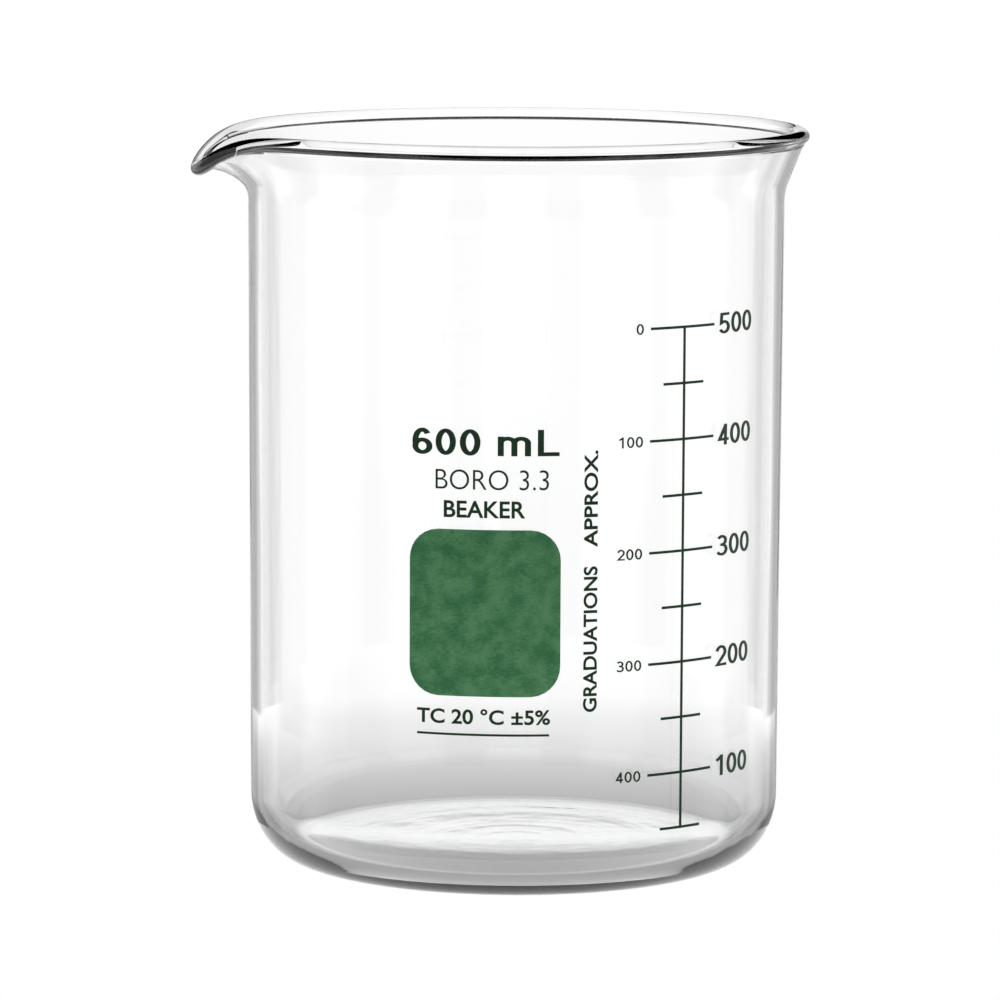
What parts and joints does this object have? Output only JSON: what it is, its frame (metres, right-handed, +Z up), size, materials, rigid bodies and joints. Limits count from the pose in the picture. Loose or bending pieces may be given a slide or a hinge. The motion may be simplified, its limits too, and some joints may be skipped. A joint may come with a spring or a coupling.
{
  "type": "beaker",
  "caption": "Low-form laboratory beaker in clear borosilicate glass, with a flared beaded rim, a pour spout and green enamel volume markings.",
  "frame": {"origin": "centre of the underside of the base, on the plane the beaker stands on", "axes": "+Z up along the beaker's axis, the pour spout towards -X, so the XZ plane is the glass body's mirror plane"},
  "size_m": [0.1047, 0.0988, 0.1248],
  "materials": {
    "clear_glass": "clear, fire polished",
    "green_enamel": "fired ceramic enamel, semi-gloss, slightly mottled"
  },
  "bodies": {
    "root": {"glass_vessel": "clear_glass", "graduation_scale": "green_enamel", "marking_patch": "green_enamel", "underline": "green_enamel", "title_digit_6": "green_enamel", "title_digit_0_first": "green_enamel", "title_digit_0_second": "green_enamel", "title_letter_m": "green_enamel", "title_letter_L": "green_enamel", "held_100_digit_1": "green_enamel", "held_100_digit_2": "green_enamel", "held_100_digit_3": "green_enamel", "held_200_digit_1": "green_enamel", "held_200_digit_2": "green_enamel", "held_200_digit_3": "green_enamel", "held_300_digit_1": "green_enamel", "held_300_digit_2": "green_enamel", "held_300_digit_3": "green_enamel", "held_400_digit_1": "green_enamel", "held_400_digit_2": "green_enamel", "held_400_digit_3": "green_enamel", "held_500_digit_1": "green_enamel", "held_500_digit_2": "green_enamel", "held_500_digit_3": "green_enamel", "to_fill_0_digit_1": "green_enamel", "to_fill_100_digit_1": "green_enamel", "to_fill_100_digit_2": "green_enamel", "to_fill_100_digit_3": "green_enamel", "to_fill_200_digit_1": "green_enamel", "to_fill_200_digit_2": "green_enamel", "to_fill_200_digit_3": "green_enamel", "to_fill_300_digit_1": "green_enamel", "to_fill_300_digit_2": "green_enamel", "to_fill_300_digit_3": "green_enamel", "to_fill_400_digit_1": "green_enamel", "to_fill_400_digit_2": "green_enamel", "to_fill_400_digit_3": "green_enamel"}
  },
  "joints": []
}
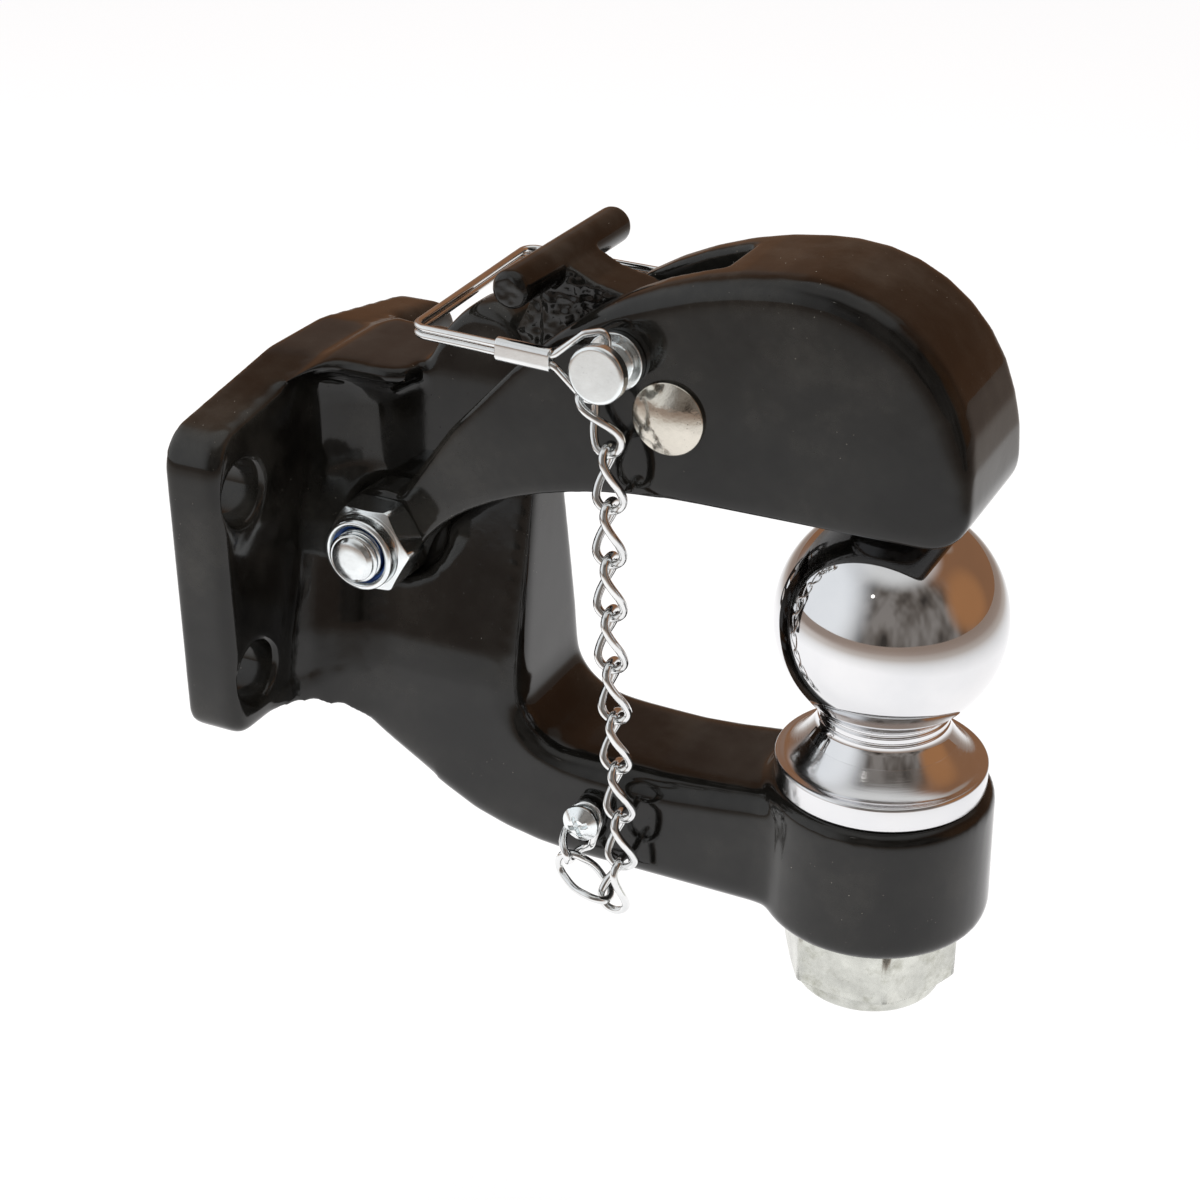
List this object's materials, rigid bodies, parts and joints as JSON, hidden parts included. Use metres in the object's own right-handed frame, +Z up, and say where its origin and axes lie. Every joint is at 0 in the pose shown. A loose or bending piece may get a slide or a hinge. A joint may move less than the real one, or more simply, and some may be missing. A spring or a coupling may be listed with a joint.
{
  "type": "combination pintle hook and tow ball",
  "caption": "Bolt-on cast tow hitch with a ball on its lower arm and a hinged jaw over it, locked by a sprung handle lever and a chained pin.",
  "frame": {"origin": "centre of the four bolt holes, on the flange's back face", "axes": "+X from the flange to the ball, +Z up, the chain hangs on the -Y side"},
  "size_m": [0.1735, 0.104, 0.171],
  "materials": {
    "black_casting": "glossy black coat over a casting",
    "black_lever": "glossy black coat over a rough casting",
    "zinc_steel": "bright zinc plate",
    "nickel_steel": "warm bright plate, speckled",
    "spring_steel": "drawn spring wire",
    "wire": "bright plated wire and sheet",
    "chrome": "polished chrome plate",
    "blue_nylon": "blue nylon"
  },
  "bodies": {
    "base": {"hitch_body": "black_casting", "pivot_bolt": "zinc_steel", "pivot_nut": "zinc_steel", "pivot_nut_insert": "blue_nylon", "tow_ball": "chrome", "ball_nut": "zinc_steel", "ball_nut_insert": "blue_nylon", "chain_screw": "zinc_steel", "chain_link_01": "wire", "chain_link_02": "wire", "chain_link_03": "wire", "chain_link_04": "wire", "chain_link_05": "wire", "chain_link_06": "wire", "chain_link_07": "wire", "chain_link_08": "wire", "chain_link_09": "wire", "chain_link_10": "wire", "chain_link_11": "wire", "chain_link_12": "wire"},
    "jaw": {"latch_jaw": "black_casting", "lever_rivet": "nickel_steel", "lever_spring": "spring_steel"},
    "lever": {"lock_lever": "black_lever"},
    "pin": {"lock_pin": "zinc_steel"},
    "bail": {"pin_bail": "wire", "bail_ferrule": "wire"}
  },
  "joints": [
    {"name": "latch_swing", "type": "hinge", "parent": "base", "child": "jaw", "pos_m": [0.0335, 0, 0.0055], "axis": [0, -1, 0], "range_deg": [0, 22], "deforming": ["chain_link_01", "chain_link_02", "chain_link_03", "chain_link_04", "chain_link_05", "chain_link_06", "chain_link_07", "chain_link_08", "chain_link_09", "chain_link_10", "chain_link_11", "chain_link_12"]},
    {"name": "lever_lift", "type": "hinge", "parent": "jaw", "child": "lever", "pos_m": [0.1033, 0, 0.0468], "axis": [0, 1, 0], "range_deg": [0, 11], "stiffness_Nm_per_rad": 0.2, "deforming": ["lever_spring"]},
    {"name": "pin_slide", "type": "slide", "parent": "jaw", "child": "pin", "axis": [0, -1, 0], "range_m": [0, 0.032]},
    {"name": "bail_swing", "type": "hinge", "parent": "pin", "child": "bail", "pos_m": [0.0918, -0.023, 0.0577], "axis": [0, 0, 1], "range_deg": [0, 125]}
  ],
  "couplings": [
    {"joint": "lever_lift", "follows": "latch_swing", "ratio": 0.5},
    {"joint": "pin_slide", "follows": "latch_swing", "m_per_rad": 0.0833},
    {"joint": "bail_swing", "follows": "latch_swing", "ratio": 5.68}
  ]
}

◆ Stated goal:
Return each line of the data exactly as written above.

◆ Complete response:
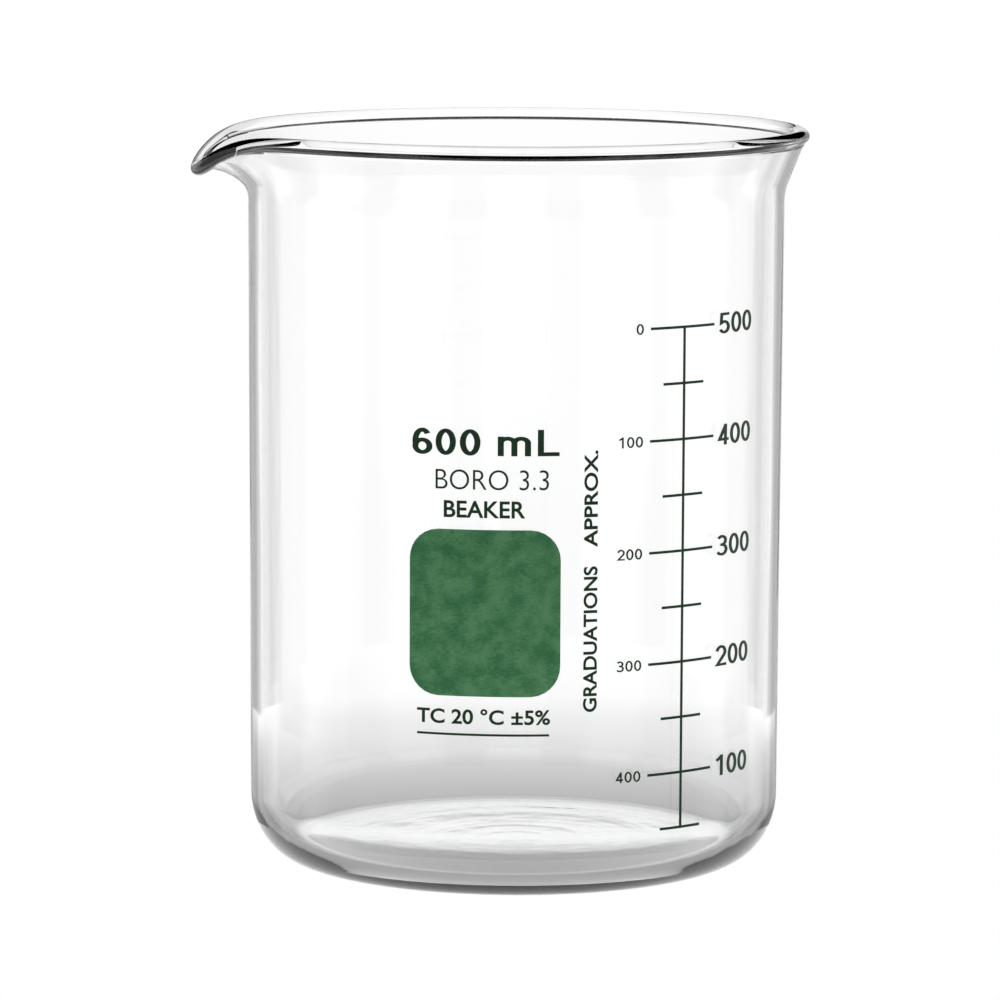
What parts and joints does this object have? Output only JSON: what it is, its frame (metres, right-handed, +Z up), size, materials, rigid bodies and joints. Limits count from the pose in the picture. Loose or bending pieces may be given a slide or a hinge. The motion may be simplified, its limits too, and some joints may be skipped. A joint may come with a spring or a coupling.
{
  "type": "beaker",
  "caption": "Low-form laboratory beaker in clear borosilicate glass, with a flared beaded rim, a pour spout and green enamel volume markings.",
  "frame": {"origin": "centre of the underside of the base, on the plane the beaker stands on", "axes": "+Z up along the beaker's axis, the pour spout towards -X, so the XZ plane is the glass body's mirror plane"},
  "size_m": [0.1047, 0.0988, 0.1248],
  "materials": {
    "clear_glass": "clear, fire polished",
    "green_enamel": "fired ceramic enamel, semi-gloss, slightly mottled"
  },
  "bodies": {
    "root": {"glass_vessel": "clear_glass", "graduation_scale": "green_enamel", "marking_patch": "green_enamel", "underline": "green_enamel", "title_digit_6": "green_enamel", "title_digit_0_first": "green_enamel", "title_digit_0_second": "green_enamel", "title_letter_m": "green_enamel", "title_letter_L": "green_enamel", "held_100_digit_1": "green_enamel", "held_100_digit_2": "green_enamel", "held_100_digit_3": "green_enamel", "held_200_digit_1": "green_enamel", "held_200_digit_2": "green_enamel", "held_200_digit_3": "green_enamel", "held_300_digit_1": "green_enamel", "held_300_digit_2": "green_enamel", "held_300_digit_3": "green_enamel", "held_400_digit_1": "green_enamel", "held_400_digit_2": "green_enamel", "held_400_digit_3": "green_enamel", "held_500_digit_1": "green_enamel", "held_500_digit_2": "green_enamel", "held_500_digit_3": "green_enamel", "to_fill_0_digit_1": "green_enamel", "to_fill_100_digit_1": "green_enamel", "to_fill_100_digit_2": "green_enamel", "to_fill_100_digit_3": "green_enamel", "to_fill_200_digit_1": "green_enamel", "to_fill_200_digit_2": "green_enamel", "to_fill_200_digit_3": "green_enamel", "to_fill_300_digit_1": "green_enamel", "to_fill_300_digit_2": "green_enamel", "to_fill_300_digit_3": "green_enamel", "to_fill_400_digit_1": "green_enamel", "to_fill_400_digit_2": "green_enamel", "to_fill_400_digit_3": "green_enamel"}
  },
  "joints": []
}
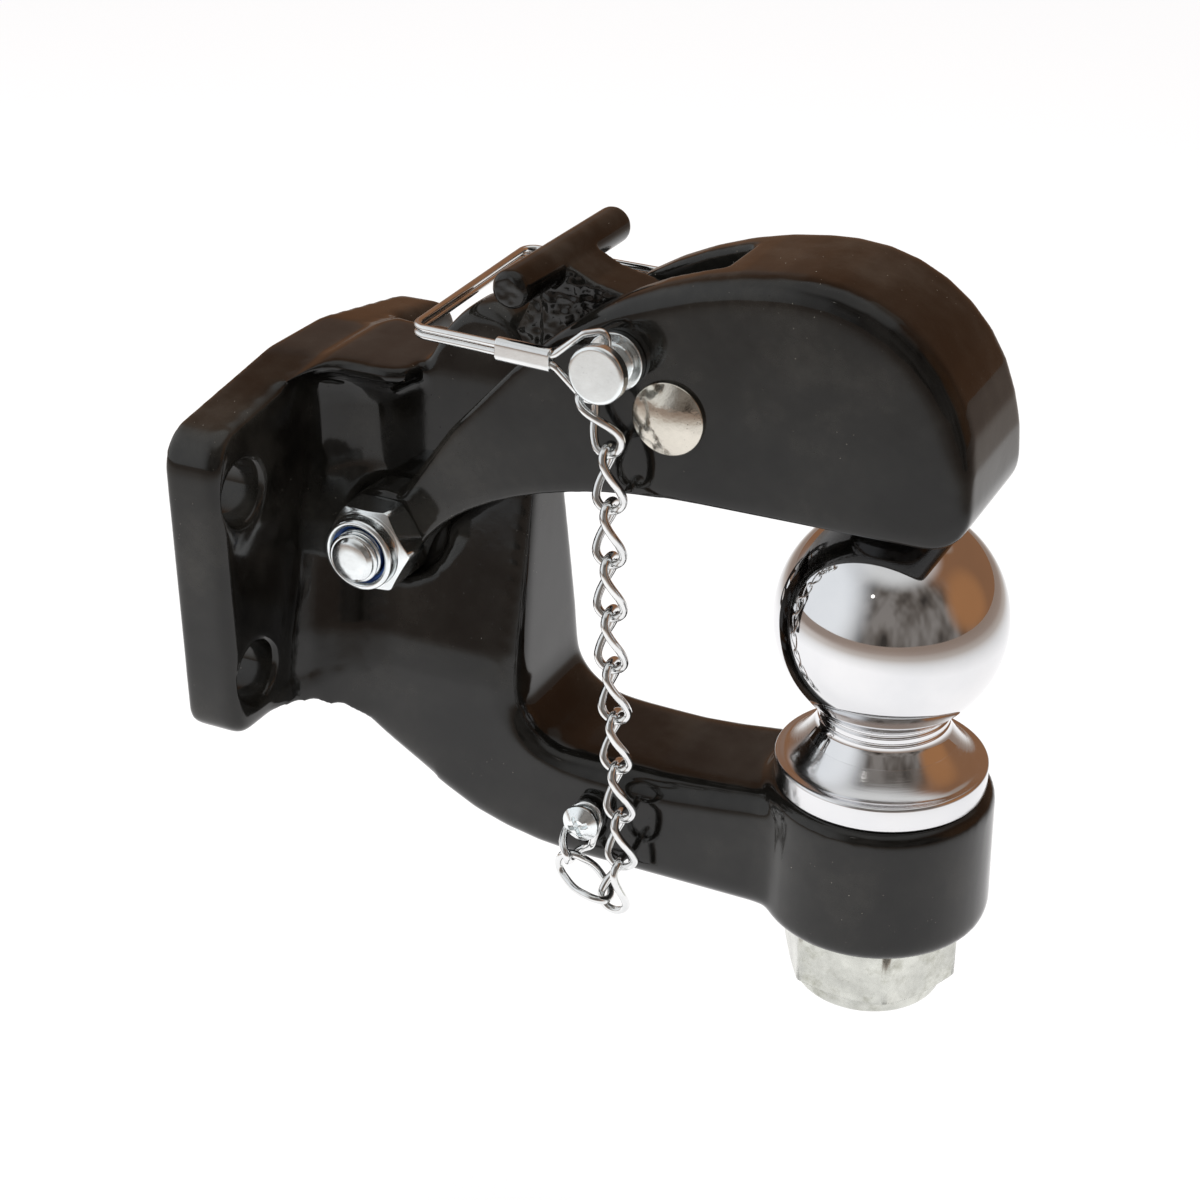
List this object's materials, rigid bodies, parts and joints as JSON, hidden parts included. Use metres in the object's own right-handed frame, +Z up, and say where its origin and axes lie. Every joint is at 0 in the pose shown. A loose or bending piece may get a slide or a hinge. A joint may move less than the real one, or more simply, and some may be missing. A spring or a coupling may be listed with a joint.
{
  "type": "combination pintle hook and tow ball",
  "caption": "Bolt-on cast tow hitch with a ball on its lower arm and a hinged jaw over it, locked by a sprung handle lever and a chained pin.",
  "frame": {"origin": "centre of the four bolt holes, on the flange's back face", "axes": "+X from the flange to the ball, +Z up, the chain hangs on the -Y side"},
  "size_m": [0.1735, 0.104, 0.171],
  "materials": {
    "black_casting": "glossy black coat over a casting",
    "black_lever": "glossy black coat over a rough casting",
    "zinc_steel": "bright zinc plate",
    "nickel_steel": "warm bright plate, speckled",
    "spring_steel": "drawn spring wire",
    "wire": "bright plated wire and sheet",
    "chrome": "polished chrome plate",
    "blue_nylon": "blue nylon"
  },
  "bodies": {
    "base": {"hitch_body": "black_casting", "pivot_bolt": "zinc_steel", "pivot_nut": "zinc_steel", "pivot_nut_insert": "blue_nylon", "tow_ball": "chrome", "ball_nut": "zinc_steel", "ball_nut_insert": "blue_nylon", "chain_screw": "zinc_steel", "chain_link_01": "wire", "chain_link_02": "wire", "chain_link_03": "wire", "chain_link_04": "wire", "chain_link_05": "wire", "chain_link_06": "wire", "chain_link_07": "wire", "chain_link_08": "wire", "chain_link_09": "wire", "chain_link_10": "wire", "chain_link_11": "wire", "chain_link_12": "wire"},
    "jaw": {"latch_jaw": "black_casting", "lever_rivet": "nickel_steel", "lever_spring": "spring_steel"},
    "lever": {"lock_lever": "black_lever"},
    "pin": {"lock_pin": "zinc_steel"},
    "bail": {"pin_bail": "wire", "bail_ferrule": "wire"}
  },
  "joints": [
    {"name": "latch_swing", "type": "hinge", "parent": "base", "child": "jaw", "pos_m": [0.0335, 0, 0.0055], "axis": [0, -1, 0], "range_deg": [0, 22], "deforming": ["chain_link_01", "chain_link_02", "chain_link_03", "chain_link_04", "chain_link_05", "chain_link_06", "chain_link_07", "chain_link_08", "chain_link_09", "chain_link_10", "chain_link_11", "chain_link_12"]},
    {"name": "lever_lift", "type": "hinge", "parent": "jaw", "child": "lever", "pos_m": [0.1033, 0, 0.0468], "axis": [0, 1, 0], "range_deg": [0, 11], "stiffness_Nm_per_rad": 0.2, "deforming": ["lever_spring"]},
    {"name": "pin_slide", "type": "slide", "parent": "jaw", "child": "pin", "axis": [0, -1, 0], "range_m": [0, 0.032]},
    {"name": "bail_swing", "type": "hinge", "parent": "pin", "child": "bail", "pos_m": [0.0918, -0.023, 0.0577], "axis": [0, 0, 1], "range_deg": [0, 125]}
  ],
  "couplings": [
    {"joint": "lever_lift", "follows": "latch_swing", "ratio": 0.5},
    {"joint": "pin_slide", "follows": "latch_swing", "m_per_rad": 0.0833},
    {"joint": "bail_swing", "follows": "latch_swing", "ratio": 5.68}
  ]
}